Como un Walter Benjamin criado a carlito y alfajores Tatín, en una ciudad de provincia devaluada por la penetración del narcotráfico y el ingreso de dólares de la soja, que le cambiaron la cara a Rosario, la poesía de Daniel García Helder pone en el centro de su verdad estética a la ruina. Crea belleza de los despojos, los desperdicios, la chatarra, el barro, lo sucio, las zonas limítrofes, fronterizas, abandonadas por el Estado y por toda idea de humanidad.

Así, el punto de vista que adopta este yo poético es el de la objetividad, donde se observa aparentemente sin juzgar el paisaje desolado que se manifiesta en los rincones más oscuros y vacíos de la ciudad. Pero la tragedia no es total. De repente, la ironía irrumpe en medio de la miseria para cambiar por completo el tono del poema, al darle un ligero aire pop, como en “Cuerpos de todos los tamaños / por donde corre la misma sangre”, donde se cuenta la historia de un presunto asesino que vive en un rancho y que mató a toda su familia y que tiene “un aspecto de pony tardíamente alfabetizado”. La violencia es profunda, sistemática, desmesurada en este caso, pero como en las películas de Tarantino esa violencia está rebajada con un sutil humor negro.

En el poema “El río Carcarañá”, la descripción del camping que está junto al río me recuerda mi propia infancia, tardes llena de gente con toda la familia al ritmo de María de Ricky Martin. La descripción del lugar apela a la inmediatez “El río Carcarañá / es este que pasa royendo…”, donde “a nadie se le ocurre venir a suicidarse acá”, porque “aunque lograra eludir a los curiosos / lo que seguro no podría es espantar las moscas”. El recurso de la ironía le cambia el sentido a la trágica historia de la ruina.

Tema aparte la descripción, que descompone una acción en sus partes hasta volver un objeto extraño lo que se mira, como en el poema “En el baño del Británico”, donde es capaz de hablar de una escena en la que orina en el mingitorio de al lado de un cirujano y llama a la orina “chorro ambarino menguante”.

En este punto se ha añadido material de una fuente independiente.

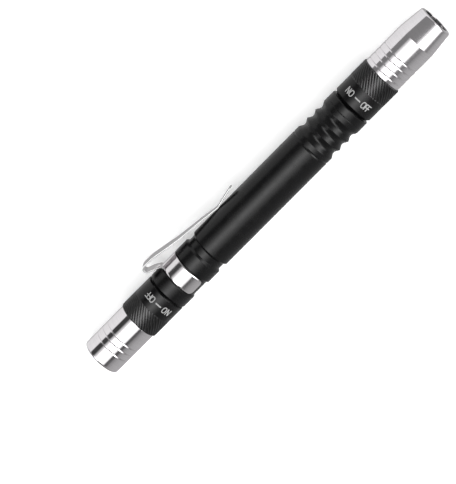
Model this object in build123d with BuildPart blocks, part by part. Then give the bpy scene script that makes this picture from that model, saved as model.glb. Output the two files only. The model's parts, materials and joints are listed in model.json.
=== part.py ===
"""Double-headed pen torch for checking banknotes: an ultraviolet head and a white head on one barrel.

The pen lies along X with the white head towards +X. The pocket clip points along +Y and +Z is up.
Lengths along the pen are stations, in millimetres from the tip of the ultraviolet head.
Each head is drawn once, in its own distance u, which runs outwards from its switch ring's inner edge.
"""

import os
from math import cos, radians, sin, sqrt

from build123d import *

# ---- overall size ----
PEN_LENGTH = 147.6
PEN_RADIUS = 7.0
BEZEL_RADIUS = 6.6
ORIGIN_STATION = 71.4

# ---- barrel: stations and radii ----
UV_SHOULDER = 30.4
WHITE_SHOULDER = 111.0
BORE_RADIUS = 5.45
SPIGOT_RADIUS = 6.2
EDGE = 0.2
CLIP_GROOVE_START = 35.05
CLIP_GROOVE_END = 41.35
CLIP_GROOVE_RADIUS = 6.5
WAIST_START = 46.0
WAIST_END = 49.6
WAIST_CHAMFER = 0.7
WAIST_RADIUS = 6.3
FINE_GROOVE_STATION = 93.6
FINE_GROOVE_WIDTH = 0.8
FINE_GROOVE_DEPTH = 0.2
GRIP_FIRST_STATION = 97.5
GRIP_PITCH = 3.65
GRIP_COUNT = 3
GRIP_RADIUS = 6.16
GRIP_FLOOR_WIDTH = 0.7
SCRIBED_STATION = 108.5
SCRIBED_WIDTH = 0.3
SCRIBED_DEPTH = 0.12

# ---- screw thread between each head and the barrel ----
THREAD_PITCH = 0.75
THREAD_TURNS = 6
THREAD_DEPTH = 0.28
THREAD_LEAD_IN = 1.2
OFF_TURN = 90.0
OFF_ADVANCE = THREAD_PITCH * OFF_TURN / 360.0
NECK_RELIEF_LENGTH = 0.6
NECK_RELIEF_RADIUS = 5.8
NECK_RING_SECTION = 0.5
NECK_RING_CLEARANCE = 0.01
NECK_GROOVE_WIDTH = 0.7
NECK_GROOVE_FROM_SHOULDER = 1.9

# ---- battery: two AAA cells, back to back on a brass disc that bridges the barrel ----
CELL_LENGTH = 44.5
CELL_RADIUS = 5.25
CELL_CAP_RADIUS = 1.9
CELL_CAP_HEIGHT = 0.9
CELL_EDGE = 0.5
DISC_START = 70.2
DISC_THICKNESS = 1.2
SPRING_WIRE_RADIUS = 0.25
SPRING_BASE_RADIUS = 4.0
SPRING_TURNS = 3

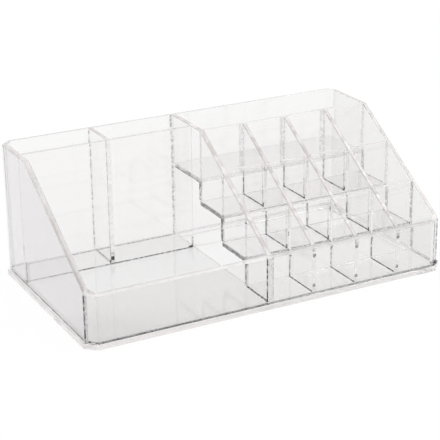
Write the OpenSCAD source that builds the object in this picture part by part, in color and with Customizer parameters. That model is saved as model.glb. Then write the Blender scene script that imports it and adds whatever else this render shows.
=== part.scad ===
// Clear vanity organizer: sixteen open compartments, cut from clear sheet and bonded edge to edge on a base plate.
// X runs along the width, Y from the front to the back, Z up. The origin is at the centre of the underside.

/* [Tray and tall compartments] */
// Clear width of the open tray and of the two tall compartments together
tray_w = 104.5; // [70:0.5:180]
// Clear depth of each tall compartment, front to back
tall_d = 24; // [18:0.5:32]
// Number of tall compartments side by side
tall_count = 2; // [2:1:4]

/* [Stepped cells] */
// Cells in each row
columns = 4; // [2:1:6]
// Rows of cells in front of the trough
rows = 3; // [2:1:4]
// Clear width of one cell
cell_w = 25.25; // [18:0.25:36]
// Clear depth of one cell, front to back
cell_d = 24.5; // [18:0.5:34]
// Rise from one row's floor to the next
step_rise = 16.4; // [12:0.1:20]
// Clear depth of the trough behind the cells
trough_d = 34; // [24:0.5:60]
// Rise from the last row's floor to the trough's floor
trough_step = 13.8; // [11:0.1:20]

/* [Outer walls] */
// Height of the back wall above the base plate
wall_h = 76.5; // [70:0.5:110]
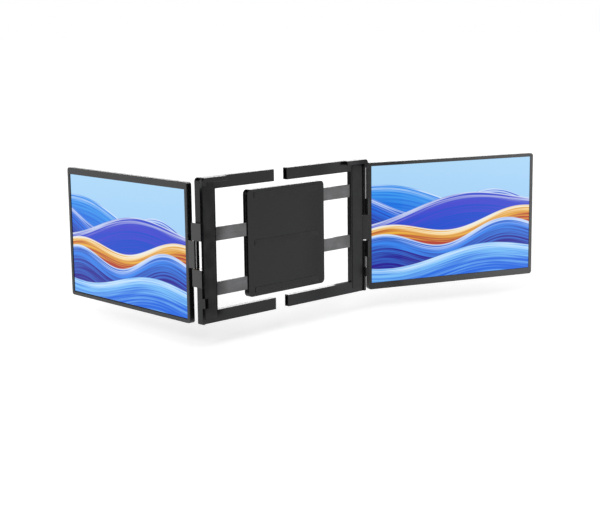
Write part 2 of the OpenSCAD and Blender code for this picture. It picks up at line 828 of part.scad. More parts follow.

Los versos de Daniel García Helder parecen clásicos, medidos como los de un griego, y dan la impresión de que conversara con alguien más, incluso como si fuera el monólogo de un tipo que va por la calle o toma el café en el bar leyendo el diario, que no se priva de expresiones comunes como “una basurita / que me entró en un ojo” con otras como “en un manchón de niebla pardoazulada”, que hacen que lo alto y lo bajo, la ruina y lo pop, la objetividad y la ironía, construyan una de las poéticas más originales de fines de siglo.